◆ **Objective**: Set down exactly the lines from the one with "const wool = new" to the one with "tiny = 1e-6", both included, and no line outside that range.

------------

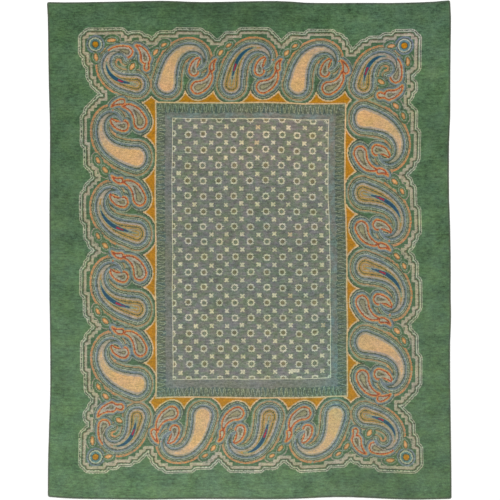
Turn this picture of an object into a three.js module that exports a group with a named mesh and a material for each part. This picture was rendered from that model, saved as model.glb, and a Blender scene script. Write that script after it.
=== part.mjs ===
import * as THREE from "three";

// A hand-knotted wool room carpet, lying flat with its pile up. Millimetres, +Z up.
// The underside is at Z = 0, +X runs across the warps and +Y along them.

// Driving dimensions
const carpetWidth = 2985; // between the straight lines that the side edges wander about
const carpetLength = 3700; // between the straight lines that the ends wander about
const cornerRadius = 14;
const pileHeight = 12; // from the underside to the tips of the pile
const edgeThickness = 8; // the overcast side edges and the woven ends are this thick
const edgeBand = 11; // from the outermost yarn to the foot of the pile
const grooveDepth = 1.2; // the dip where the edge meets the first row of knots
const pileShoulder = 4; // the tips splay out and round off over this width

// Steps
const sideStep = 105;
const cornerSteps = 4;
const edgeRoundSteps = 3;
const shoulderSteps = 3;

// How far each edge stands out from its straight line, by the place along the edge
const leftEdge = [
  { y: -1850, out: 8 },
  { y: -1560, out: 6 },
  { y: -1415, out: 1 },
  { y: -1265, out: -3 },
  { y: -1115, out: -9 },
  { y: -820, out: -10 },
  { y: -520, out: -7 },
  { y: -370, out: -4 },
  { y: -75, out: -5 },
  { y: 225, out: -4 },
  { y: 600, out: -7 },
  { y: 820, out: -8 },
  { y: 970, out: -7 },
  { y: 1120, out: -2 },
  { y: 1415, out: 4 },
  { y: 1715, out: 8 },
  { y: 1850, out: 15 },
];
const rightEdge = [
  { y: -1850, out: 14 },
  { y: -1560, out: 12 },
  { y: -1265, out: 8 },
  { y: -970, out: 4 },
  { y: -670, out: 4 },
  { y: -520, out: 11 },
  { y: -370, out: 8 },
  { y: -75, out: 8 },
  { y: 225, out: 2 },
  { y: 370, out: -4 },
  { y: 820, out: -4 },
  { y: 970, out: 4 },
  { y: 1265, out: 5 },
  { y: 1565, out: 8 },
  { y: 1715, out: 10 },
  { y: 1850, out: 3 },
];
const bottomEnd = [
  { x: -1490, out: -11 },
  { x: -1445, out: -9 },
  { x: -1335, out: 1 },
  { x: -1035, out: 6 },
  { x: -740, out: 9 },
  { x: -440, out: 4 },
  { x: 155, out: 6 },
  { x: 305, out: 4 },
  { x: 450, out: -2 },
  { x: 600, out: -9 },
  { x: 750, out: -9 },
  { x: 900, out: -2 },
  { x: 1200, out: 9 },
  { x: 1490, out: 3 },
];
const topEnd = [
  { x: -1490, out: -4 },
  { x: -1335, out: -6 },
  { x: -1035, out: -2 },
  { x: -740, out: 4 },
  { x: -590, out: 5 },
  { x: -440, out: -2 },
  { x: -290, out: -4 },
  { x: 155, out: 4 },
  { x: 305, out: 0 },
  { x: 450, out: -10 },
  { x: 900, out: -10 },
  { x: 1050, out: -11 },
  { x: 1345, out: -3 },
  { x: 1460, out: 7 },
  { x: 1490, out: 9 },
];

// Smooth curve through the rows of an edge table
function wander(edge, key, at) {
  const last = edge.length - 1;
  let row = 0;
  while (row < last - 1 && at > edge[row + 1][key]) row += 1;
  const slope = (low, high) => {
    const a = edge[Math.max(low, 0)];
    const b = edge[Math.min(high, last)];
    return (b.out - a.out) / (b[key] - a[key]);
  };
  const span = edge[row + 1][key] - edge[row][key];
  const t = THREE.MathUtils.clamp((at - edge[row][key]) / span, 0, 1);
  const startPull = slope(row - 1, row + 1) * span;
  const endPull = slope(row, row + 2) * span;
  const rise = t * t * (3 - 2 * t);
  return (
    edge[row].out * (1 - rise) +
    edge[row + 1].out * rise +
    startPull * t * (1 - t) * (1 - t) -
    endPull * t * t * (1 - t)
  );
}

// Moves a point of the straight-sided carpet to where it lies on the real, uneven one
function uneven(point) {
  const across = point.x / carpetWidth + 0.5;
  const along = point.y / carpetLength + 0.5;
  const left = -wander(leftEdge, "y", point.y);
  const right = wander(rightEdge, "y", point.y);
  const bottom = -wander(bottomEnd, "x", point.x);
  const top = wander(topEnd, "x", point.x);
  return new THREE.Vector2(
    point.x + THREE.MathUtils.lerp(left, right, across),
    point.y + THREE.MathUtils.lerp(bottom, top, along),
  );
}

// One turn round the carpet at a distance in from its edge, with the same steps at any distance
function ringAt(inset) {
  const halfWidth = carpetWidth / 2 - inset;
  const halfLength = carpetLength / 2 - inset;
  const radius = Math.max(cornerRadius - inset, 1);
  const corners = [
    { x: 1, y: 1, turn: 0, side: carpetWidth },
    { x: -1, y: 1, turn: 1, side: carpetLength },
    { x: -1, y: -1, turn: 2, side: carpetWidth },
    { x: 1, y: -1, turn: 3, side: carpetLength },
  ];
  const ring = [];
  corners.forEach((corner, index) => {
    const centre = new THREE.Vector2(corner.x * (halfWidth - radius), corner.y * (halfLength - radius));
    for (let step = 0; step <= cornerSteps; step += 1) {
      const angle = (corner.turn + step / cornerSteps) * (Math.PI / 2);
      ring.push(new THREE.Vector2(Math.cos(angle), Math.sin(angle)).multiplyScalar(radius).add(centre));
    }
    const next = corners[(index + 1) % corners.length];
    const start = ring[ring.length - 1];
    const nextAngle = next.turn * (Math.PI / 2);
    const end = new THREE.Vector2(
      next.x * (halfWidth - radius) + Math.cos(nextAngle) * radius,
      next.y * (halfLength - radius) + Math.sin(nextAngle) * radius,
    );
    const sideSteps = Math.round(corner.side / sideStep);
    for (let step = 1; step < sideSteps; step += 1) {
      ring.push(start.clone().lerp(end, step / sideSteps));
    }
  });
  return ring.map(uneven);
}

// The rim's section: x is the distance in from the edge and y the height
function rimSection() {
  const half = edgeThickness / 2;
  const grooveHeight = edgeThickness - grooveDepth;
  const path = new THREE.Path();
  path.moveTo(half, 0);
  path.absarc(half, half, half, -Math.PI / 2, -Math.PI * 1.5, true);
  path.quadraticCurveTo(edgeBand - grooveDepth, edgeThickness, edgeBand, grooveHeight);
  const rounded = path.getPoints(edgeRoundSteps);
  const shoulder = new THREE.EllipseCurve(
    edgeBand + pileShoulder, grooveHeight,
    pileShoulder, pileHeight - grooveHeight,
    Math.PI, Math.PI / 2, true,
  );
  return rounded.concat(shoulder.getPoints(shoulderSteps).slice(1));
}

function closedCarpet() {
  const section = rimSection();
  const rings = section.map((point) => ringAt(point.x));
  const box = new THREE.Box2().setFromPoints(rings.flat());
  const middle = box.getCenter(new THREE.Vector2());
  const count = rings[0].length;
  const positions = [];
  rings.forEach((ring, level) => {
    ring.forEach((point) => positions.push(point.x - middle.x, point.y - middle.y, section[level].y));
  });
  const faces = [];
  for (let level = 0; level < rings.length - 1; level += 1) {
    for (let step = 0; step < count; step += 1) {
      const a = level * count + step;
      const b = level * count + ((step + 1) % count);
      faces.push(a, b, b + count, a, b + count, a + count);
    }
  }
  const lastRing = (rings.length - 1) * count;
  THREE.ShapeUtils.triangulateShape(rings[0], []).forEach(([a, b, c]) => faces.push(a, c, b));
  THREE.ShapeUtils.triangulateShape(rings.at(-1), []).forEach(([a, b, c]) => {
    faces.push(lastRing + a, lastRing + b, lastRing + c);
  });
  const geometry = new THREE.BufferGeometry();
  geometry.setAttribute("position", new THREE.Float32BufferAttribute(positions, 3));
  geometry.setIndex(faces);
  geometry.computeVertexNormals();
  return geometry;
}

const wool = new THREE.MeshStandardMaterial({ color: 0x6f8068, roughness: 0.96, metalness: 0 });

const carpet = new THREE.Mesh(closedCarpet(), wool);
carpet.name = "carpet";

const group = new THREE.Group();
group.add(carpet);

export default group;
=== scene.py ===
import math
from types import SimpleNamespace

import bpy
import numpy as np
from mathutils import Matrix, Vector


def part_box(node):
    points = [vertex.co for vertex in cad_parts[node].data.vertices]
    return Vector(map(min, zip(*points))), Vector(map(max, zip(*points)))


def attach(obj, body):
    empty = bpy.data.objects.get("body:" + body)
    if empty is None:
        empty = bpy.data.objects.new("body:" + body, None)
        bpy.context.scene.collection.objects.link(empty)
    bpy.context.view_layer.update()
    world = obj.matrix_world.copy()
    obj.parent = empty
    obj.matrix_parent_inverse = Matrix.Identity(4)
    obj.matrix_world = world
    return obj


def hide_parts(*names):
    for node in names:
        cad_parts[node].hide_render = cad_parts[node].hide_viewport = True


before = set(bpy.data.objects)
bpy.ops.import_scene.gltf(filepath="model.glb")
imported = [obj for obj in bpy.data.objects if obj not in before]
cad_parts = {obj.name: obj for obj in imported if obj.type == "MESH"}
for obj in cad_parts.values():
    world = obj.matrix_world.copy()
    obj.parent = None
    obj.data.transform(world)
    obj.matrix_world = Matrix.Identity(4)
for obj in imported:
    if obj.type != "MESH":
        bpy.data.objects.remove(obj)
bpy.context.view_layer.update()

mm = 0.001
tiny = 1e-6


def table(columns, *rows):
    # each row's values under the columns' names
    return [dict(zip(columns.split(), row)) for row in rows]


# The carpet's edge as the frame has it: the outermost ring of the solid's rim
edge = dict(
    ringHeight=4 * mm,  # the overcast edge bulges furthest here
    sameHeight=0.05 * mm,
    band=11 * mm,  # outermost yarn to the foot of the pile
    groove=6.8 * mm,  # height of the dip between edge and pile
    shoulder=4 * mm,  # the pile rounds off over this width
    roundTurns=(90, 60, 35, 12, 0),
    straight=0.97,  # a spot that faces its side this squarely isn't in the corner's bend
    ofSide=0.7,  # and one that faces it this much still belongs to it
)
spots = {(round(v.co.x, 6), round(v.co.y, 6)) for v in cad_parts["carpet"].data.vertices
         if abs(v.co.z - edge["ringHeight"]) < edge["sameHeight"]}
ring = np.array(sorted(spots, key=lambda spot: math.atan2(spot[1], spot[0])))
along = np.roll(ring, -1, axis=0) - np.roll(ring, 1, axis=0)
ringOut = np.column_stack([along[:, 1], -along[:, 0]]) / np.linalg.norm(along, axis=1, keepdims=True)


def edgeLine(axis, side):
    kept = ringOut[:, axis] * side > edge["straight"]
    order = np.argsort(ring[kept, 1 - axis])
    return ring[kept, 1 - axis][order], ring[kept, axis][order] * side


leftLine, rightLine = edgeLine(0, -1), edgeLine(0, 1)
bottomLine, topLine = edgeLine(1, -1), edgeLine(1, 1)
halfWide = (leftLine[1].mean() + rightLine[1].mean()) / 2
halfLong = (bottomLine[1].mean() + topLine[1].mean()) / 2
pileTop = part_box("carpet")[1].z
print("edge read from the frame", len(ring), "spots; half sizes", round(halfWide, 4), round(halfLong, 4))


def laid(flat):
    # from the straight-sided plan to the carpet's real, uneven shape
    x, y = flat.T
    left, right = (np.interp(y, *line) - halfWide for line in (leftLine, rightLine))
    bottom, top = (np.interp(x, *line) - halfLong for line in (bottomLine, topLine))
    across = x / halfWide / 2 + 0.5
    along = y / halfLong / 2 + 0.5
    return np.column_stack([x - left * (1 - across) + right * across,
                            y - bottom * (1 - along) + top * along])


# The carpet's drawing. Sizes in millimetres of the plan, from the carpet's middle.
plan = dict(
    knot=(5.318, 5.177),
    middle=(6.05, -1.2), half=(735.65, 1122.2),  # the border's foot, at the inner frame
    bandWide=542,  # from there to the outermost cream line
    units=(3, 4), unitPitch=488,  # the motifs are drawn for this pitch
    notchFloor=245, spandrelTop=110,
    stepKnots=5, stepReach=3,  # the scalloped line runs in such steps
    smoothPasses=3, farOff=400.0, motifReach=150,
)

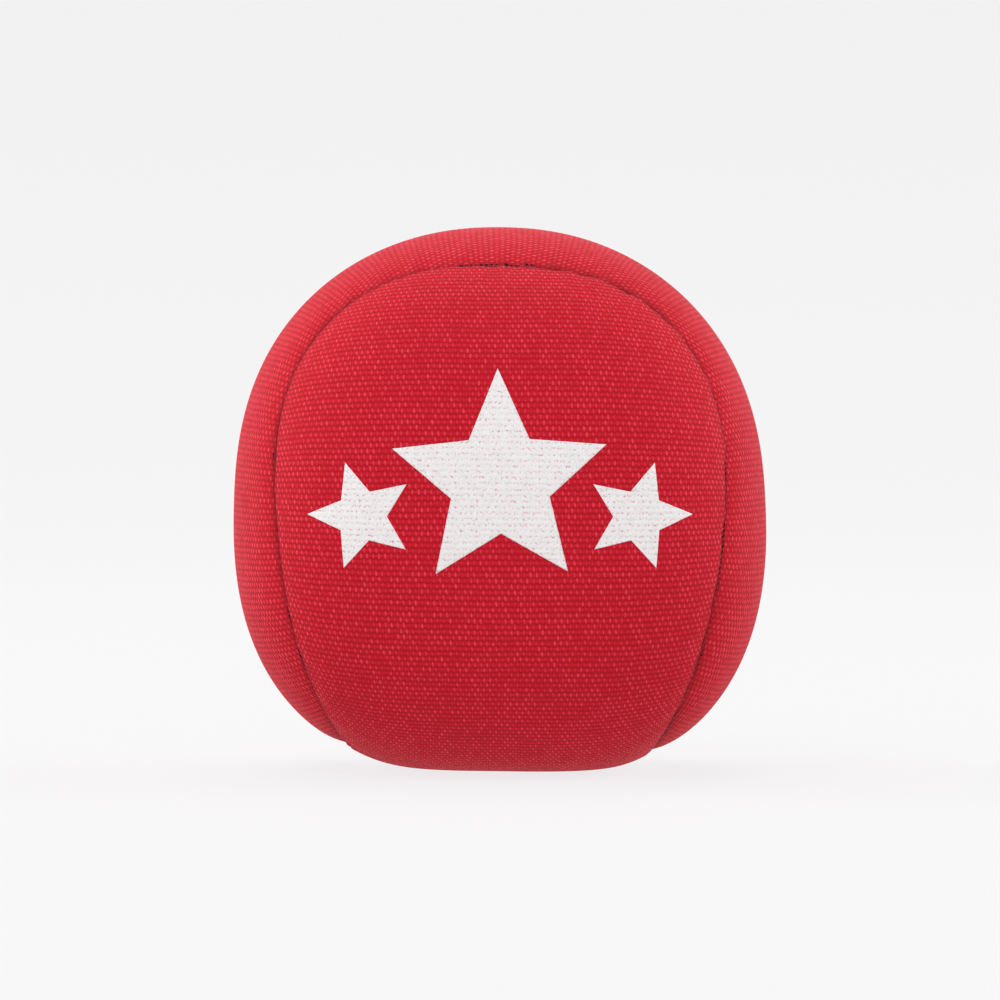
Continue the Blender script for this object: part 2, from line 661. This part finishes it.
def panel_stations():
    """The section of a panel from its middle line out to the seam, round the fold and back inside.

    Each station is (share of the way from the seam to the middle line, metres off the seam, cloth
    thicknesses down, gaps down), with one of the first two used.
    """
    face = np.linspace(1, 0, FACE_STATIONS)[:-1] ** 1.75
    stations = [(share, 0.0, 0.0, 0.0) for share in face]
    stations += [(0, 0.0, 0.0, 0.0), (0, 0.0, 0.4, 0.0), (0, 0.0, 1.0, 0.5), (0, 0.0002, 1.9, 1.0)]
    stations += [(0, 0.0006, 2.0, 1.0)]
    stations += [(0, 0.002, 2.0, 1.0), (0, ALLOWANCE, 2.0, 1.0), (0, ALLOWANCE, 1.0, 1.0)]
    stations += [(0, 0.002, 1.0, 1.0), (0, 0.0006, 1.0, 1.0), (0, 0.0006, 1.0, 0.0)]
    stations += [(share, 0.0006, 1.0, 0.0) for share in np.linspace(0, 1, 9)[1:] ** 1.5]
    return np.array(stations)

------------

◆ **Response to the task**:
const wool = new THREE.MeshStandardMaterial({ color: 0x6f8068, roughness: 0.96, metalness: 0 });

const carpet = new THREE.Mesh(closedCarpet(), wool);
carpet.name = "carpet";

const group = new THREE.Group();
group.add(carpet);

export default group;
=== scene.py ===
import math
from types import SimpleNamespace

import bpy
import numpy as np
from mathutils import Matrix, Vector


def part_box(node):
    points = [vertex.co for vertex in cad_parts[node].data.vertices]
    return Vector(map(min, zip(*points))), Vector(map(max, zip(*points)))


def attach(obj, body):
    empty = bpy.data.objects.get("body:" + body)
    if empty is None:
        empty = bpy.data.objects.new("body:" + body, None)
        bpy.context.scene.collection.objects.link(empty)
    bpy.context.view_layer.update()
    world = obj.matrix_world.copy()
    obj.parent = empty
    obj.matrix_parent_inverse = Matrix.Identity(4)
    obj.matrix_world = world
    return obj


def hide_parts(*names):
    for node in names:
        cad_parts[node].hide_render = cad_parts[node].hide_viewport = True


before = set(bpy.data.objects)
bpy.ops.import_scene.gltf(filepath="model.glb")
imported = [obj for obj in bpy.data.objects if obj not in before]
cad_parts = {obj.name: obj for obj in imported if obj.type == "MESH"}
for obj in cad_parts.values():
    world = obj.matrix_world.copy()
    obj.parent = None
    obj.data.transform(world)
    obj.matrix_world = Matrix.Identity(4)
for obj in imported:
    if obj.type != "MESH":
        bpy.data.objects.remove(obj)
bpy.context.view_layer.update()

mm = 0.001
tiny = 1e-6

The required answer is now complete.